Mijn kindertijd in Syrië was erg gelukkig en ik ben trots op mijn afkomst, maar intussen heb ik al langer in België geleefd dan in Syrië. Als ik te lang op vakantie ga, voel ik me slecht en wil ik al terugkeren naar Brussel.

e77b5b2e-dscf1151.jpg

In België besloot u een koksopleiding te volgen. Vanwaar die keuze?

In Syrië woonde heel mijn familie in hetzelfde gebouw en we aten altijd samen met iedereen. Daar ontwikkelde ik een interesse voor koken.

Het probleem is dat koks in de Syrische cultuur werden gezien als mislukkelingen. Om succesvol te zijn, moet je arts, advocaat of architect worden. Daarom studeerde ik wiskunde in het middelbaar, maar uiteindelijk waagde ik toch de sprong en ging ik op mijn 16e naar de koksschool in Namen.

Vervolgens liep ik stage bij onder meer Comme Chez Soi (destijds een driesterrenMichelin-restaurant, red.) en in het Château de Namur. Niet veel later opende ik mijn eerste Midden-Oosterse restaurant Chicounou, dat vandaag Kamoun is.

'De refugie Syrien a chef étoilé', staat als doel te lezen op uw Instagram.

Ja, een Syrisch restaurant met een ster bestaat nog niet in de wereld. Dat is dus mijn ultieme streven. Ik hou ervan om het onmogelijke te realiseren.

Als ik iets doe, smijt ik me altijd volledig. Na een opening werk ik soms van 7 uur ‘s ochtends tot middernacht, 7 dagen op 7. Een plan B heb ik nooit, want dan geef je toe dat iets kan mislukken.

Weet u al waar u de vlag van uw volgende My Tannour wil planten?
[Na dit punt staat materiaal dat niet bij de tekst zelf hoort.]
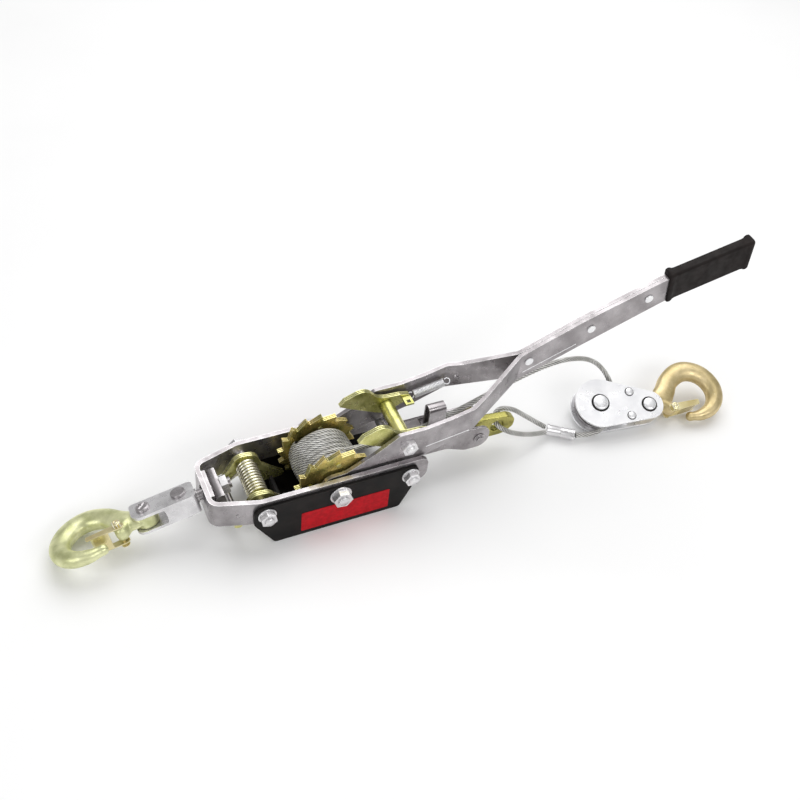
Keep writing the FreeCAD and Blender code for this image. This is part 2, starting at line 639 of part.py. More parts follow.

In Brussel zijn er intussen genoeg, dus richt ik me vooral op Vlaanderen en Wallonië. Binnenkort opent er eentje in Namen, maar na België wil ik ook graag in het buitenland uitbreiden. Het doel is een honderdtal restaurants in Europa en misschien ook in de VS en het Midden-Oosten, waarom niet?